■ **Recorded data**

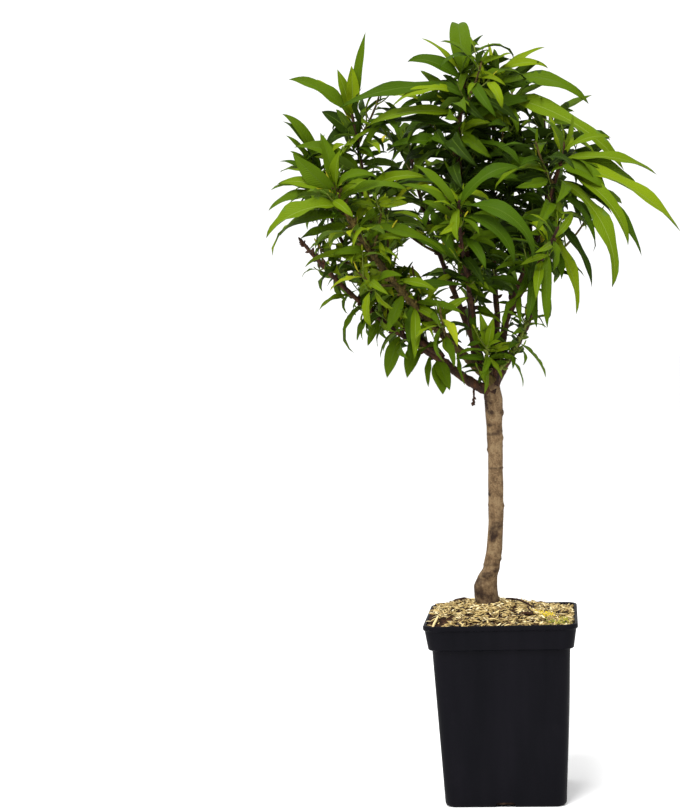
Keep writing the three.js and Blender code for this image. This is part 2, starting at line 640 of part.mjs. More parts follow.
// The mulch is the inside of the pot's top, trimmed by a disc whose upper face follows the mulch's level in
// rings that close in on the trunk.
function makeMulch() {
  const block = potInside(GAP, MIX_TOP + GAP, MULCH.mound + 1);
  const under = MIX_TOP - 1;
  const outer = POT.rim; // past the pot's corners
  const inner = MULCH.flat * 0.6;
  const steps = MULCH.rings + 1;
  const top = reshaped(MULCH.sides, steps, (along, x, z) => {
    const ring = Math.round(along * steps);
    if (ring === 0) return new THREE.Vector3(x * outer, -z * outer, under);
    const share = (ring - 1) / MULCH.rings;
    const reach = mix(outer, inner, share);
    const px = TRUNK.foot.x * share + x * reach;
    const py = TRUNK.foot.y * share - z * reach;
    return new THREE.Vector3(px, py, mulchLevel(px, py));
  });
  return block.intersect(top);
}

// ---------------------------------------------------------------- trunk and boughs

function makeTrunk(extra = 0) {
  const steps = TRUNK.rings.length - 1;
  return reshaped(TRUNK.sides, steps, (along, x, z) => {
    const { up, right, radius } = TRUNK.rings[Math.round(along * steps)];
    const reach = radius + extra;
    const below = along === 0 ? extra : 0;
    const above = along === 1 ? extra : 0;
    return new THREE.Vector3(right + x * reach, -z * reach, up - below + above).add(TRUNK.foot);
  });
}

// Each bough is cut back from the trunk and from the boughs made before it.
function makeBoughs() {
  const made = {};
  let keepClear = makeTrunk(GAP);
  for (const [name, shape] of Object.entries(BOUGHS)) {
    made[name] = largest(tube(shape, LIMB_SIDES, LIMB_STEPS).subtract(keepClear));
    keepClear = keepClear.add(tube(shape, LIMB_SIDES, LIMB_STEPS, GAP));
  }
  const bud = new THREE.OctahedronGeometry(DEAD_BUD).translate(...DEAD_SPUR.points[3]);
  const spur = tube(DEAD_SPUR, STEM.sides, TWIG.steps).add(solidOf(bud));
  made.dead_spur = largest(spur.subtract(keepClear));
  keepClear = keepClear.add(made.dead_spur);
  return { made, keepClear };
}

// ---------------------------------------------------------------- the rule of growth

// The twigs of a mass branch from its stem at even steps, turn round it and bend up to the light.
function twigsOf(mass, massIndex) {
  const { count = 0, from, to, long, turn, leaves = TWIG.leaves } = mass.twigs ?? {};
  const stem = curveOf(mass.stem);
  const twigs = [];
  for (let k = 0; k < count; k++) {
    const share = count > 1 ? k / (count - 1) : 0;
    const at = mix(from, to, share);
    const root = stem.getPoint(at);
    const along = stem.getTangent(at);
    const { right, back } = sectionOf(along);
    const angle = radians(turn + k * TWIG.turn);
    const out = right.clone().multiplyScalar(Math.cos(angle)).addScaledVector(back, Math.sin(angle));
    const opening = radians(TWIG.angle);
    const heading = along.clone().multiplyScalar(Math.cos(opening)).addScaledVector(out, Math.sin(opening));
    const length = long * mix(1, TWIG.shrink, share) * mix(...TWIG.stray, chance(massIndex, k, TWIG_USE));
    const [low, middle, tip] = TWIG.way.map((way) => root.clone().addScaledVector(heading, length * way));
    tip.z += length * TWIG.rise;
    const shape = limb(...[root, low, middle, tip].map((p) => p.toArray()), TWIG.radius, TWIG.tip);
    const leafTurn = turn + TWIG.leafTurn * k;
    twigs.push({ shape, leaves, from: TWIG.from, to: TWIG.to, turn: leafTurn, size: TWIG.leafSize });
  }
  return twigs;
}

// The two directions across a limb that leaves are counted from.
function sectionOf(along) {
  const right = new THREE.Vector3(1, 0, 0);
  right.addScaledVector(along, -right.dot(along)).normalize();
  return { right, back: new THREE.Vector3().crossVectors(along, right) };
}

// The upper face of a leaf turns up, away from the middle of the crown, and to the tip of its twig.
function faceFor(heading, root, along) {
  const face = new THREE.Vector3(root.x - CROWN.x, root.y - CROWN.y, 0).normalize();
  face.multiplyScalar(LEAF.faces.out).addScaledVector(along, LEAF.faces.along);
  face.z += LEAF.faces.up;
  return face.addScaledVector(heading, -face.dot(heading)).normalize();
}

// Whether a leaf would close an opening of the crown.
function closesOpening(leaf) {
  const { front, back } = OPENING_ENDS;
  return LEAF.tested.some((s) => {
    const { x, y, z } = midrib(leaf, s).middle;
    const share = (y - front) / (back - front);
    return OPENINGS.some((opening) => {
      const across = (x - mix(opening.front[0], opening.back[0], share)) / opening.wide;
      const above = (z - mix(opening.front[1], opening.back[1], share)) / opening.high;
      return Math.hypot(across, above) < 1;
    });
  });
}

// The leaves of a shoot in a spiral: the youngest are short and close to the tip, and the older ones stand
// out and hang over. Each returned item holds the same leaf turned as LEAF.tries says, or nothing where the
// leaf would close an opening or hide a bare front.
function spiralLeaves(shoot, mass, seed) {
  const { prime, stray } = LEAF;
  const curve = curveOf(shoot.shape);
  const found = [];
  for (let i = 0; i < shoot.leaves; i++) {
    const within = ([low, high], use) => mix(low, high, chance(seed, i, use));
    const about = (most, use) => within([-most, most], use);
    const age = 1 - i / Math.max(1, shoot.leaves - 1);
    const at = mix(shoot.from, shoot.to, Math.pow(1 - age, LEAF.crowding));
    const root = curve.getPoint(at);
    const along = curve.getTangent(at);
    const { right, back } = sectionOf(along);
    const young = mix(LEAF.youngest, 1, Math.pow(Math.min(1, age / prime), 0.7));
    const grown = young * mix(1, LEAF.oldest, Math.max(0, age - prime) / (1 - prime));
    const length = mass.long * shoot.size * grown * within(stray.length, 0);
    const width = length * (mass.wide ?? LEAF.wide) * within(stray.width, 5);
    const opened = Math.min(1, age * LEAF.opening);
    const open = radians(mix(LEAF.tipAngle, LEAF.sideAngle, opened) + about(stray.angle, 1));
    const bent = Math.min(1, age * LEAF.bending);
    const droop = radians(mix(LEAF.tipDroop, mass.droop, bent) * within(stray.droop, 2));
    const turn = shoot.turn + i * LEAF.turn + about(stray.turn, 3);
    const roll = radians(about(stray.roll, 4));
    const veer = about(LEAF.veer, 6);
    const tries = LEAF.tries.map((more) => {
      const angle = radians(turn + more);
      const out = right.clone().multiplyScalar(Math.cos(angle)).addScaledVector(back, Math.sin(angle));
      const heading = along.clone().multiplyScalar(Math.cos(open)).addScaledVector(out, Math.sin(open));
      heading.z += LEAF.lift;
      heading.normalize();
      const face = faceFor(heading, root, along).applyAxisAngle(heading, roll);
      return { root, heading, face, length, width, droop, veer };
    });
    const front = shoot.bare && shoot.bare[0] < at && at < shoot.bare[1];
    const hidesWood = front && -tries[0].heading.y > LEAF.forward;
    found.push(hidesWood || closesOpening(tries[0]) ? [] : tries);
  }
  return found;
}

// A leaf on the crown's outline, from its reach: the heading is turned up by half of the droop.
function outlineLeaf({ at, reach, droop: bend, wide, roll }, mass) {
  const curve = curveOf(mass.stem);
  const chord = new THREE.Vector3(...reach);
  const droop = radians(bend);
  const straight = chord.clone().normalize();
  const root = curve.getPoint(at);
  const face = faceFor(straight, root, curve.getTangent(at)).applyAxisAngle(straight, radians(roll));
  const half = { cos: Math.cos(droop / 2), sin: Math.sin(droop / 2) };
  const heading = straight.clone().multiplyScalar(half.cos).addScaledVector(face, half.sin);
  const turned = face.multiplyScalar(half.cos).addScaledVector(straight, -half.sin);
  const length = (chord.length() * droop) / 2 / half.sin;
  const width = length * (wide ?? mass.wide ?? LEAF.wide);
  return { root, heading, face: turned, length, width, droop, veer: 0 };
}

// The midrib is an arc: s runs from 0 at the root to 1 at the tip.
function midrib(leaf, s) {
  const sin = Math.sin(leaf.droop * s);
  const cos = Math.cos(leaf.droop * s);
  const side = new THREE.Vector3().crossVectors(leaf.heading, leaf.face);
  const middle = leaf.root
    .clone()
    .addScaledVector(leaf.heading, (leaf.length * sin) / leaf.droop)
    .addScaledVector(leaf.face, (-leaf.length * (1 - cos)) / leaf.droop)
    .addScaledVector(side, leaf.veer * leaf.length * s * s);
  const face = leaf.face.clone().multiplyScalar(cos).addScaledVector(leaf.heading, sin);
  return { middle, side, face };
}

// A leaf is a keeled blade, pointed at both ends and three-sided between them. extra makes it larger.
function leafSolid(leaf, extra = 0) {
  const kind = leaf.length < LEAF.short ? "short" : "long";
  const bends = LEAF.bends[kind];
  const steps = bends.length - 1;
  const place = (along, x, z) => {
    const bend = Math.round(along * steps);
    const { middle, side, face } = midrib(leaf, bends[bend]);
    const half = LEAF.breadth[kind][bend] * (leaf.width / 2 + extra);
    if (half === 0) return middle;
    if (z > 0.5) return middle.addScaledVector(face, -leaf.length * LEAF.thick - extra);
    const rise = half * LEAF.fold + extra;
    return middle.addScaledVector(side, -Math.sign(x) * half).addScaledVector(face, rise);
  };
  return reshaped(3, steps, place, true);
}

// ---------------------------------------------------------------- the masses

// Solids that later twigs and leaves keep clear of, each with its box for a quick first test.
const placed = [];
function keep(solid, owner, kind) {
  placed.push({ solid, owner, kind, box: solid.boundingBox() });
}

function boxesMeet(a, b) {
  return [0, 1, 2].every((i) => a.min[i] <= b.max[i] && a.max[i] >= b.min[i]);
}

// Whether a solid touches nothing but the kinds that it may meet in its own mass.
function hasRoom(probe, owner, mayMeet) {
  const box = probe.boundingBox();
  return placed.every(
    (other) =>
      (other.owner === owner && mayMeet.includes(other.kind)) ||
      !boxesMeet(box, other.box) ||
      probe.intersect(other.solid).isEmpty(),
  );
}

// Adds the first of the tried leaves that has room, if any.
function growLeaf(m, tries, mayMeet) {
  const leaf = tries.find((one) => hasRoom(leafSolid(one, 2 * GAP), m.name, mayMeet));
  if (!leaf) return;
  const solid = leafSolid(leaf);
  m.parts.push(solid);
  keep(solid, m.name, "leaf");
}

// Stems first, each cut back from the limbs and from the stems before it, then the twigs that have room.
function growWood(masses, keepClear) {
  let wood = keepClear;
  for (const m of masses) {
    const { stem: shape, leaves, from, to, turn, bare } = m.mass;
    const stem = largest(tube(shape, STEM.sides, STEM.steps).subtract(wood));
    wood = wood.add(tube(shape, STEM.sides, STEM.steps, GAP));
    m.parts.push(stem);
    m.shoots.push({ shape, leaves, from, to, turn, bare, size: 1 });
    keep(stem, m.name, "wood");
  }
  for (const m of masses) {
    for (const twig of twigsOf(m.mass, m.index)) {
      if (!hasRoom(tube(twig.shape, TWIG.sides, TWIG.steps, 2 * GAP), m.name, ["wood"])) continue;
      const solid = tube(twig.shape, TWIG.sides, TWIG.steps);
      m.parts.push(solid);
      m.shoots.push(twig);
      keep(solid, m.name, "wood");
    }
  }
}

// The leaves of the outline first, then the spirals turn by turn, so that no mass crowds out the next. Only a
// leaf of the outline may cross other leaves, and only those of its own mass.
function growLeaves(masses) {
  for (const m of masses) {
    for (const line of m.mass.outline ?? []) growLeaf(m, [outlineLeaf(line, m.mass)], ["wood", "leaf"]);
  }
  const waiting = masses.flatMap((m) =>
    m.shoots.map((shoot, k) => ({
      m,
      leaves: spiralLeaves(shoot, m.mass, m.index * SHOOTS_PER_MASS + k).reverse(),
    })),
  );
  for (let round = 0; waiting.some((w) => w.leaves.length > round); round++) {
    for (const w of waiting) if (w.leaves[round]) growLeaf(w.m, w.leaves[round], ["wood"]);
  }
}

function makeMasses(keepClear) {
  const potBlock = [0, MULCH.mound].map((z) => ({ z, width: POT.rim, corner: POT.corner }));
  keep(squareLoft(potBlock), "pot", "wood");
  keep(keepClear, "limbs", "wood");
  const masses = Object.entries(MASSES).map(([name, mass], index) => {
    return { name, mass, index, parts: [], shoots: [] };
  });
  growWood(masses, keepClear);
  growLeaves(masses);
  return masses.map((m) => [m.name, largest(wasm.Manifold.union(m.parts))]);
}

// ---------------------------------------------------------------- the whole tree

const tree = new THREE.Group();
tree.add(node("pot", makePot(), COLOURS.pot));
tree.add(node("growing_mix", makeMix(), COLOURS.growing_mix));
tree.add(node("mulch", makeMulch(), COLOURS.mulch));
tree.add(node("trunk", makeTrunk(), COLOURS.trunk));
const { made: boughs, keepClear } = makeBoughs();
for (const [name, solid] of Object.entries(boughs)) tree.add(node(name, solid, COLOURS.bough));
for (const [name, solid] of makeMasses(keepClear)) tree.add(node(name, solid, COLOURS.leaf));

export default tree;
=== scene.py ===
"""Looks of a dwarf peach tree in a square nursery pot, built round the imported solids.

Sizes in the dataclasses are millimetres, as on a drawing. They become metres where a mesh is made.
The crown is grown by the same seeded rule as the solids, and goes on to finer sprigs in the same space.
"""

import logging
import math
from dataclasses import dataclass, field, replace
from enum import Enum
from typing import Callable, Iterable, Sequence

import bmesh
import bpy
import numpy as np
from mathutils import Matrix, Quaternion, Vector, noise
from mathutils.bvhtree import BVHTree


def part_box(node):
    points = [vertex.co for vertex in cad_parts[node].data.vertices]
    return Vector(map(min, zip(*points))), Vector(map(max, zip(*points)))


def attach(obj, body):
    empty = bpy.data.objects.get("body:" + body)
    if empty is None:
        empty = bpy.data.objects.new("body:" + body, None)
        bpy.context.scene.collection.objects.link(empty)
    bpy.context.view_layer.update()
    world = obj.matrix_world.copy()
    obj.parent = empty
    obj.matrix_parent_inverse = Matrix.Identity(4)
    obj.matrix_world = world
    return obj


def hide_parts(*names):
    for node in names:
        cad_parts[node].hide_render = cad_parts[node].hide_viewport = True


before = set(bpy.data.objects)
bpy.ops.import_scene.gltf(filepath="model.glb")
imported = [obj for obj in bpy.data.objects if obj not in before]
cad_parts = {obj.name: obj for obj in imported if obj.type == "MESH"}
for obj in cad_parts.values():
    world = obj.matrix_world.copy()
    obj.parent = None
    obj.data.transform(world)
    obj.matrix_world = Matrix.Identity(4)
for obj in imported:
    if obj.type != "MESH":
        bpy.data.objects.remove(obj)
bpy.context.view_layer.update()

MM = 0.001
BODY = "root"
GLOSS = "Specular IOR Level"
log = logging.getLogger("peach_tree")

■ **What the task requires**
Return, word for word, every line from the line with "obj.matrix_world = Matrix.Identity(4)" to the final line of the data.

■ **The reply**
    obj.matrix_world = Matrix.Identity(4)
for obj in imported:
    if obj.type != "MESH":
        bpy.data.objects.remove(obj)
bpy.context.view_layer.update()

MM = 0.001
BODY = "root"
GLOSS = "Specular IOR Level"
log = logging.getLogger("peach_tree")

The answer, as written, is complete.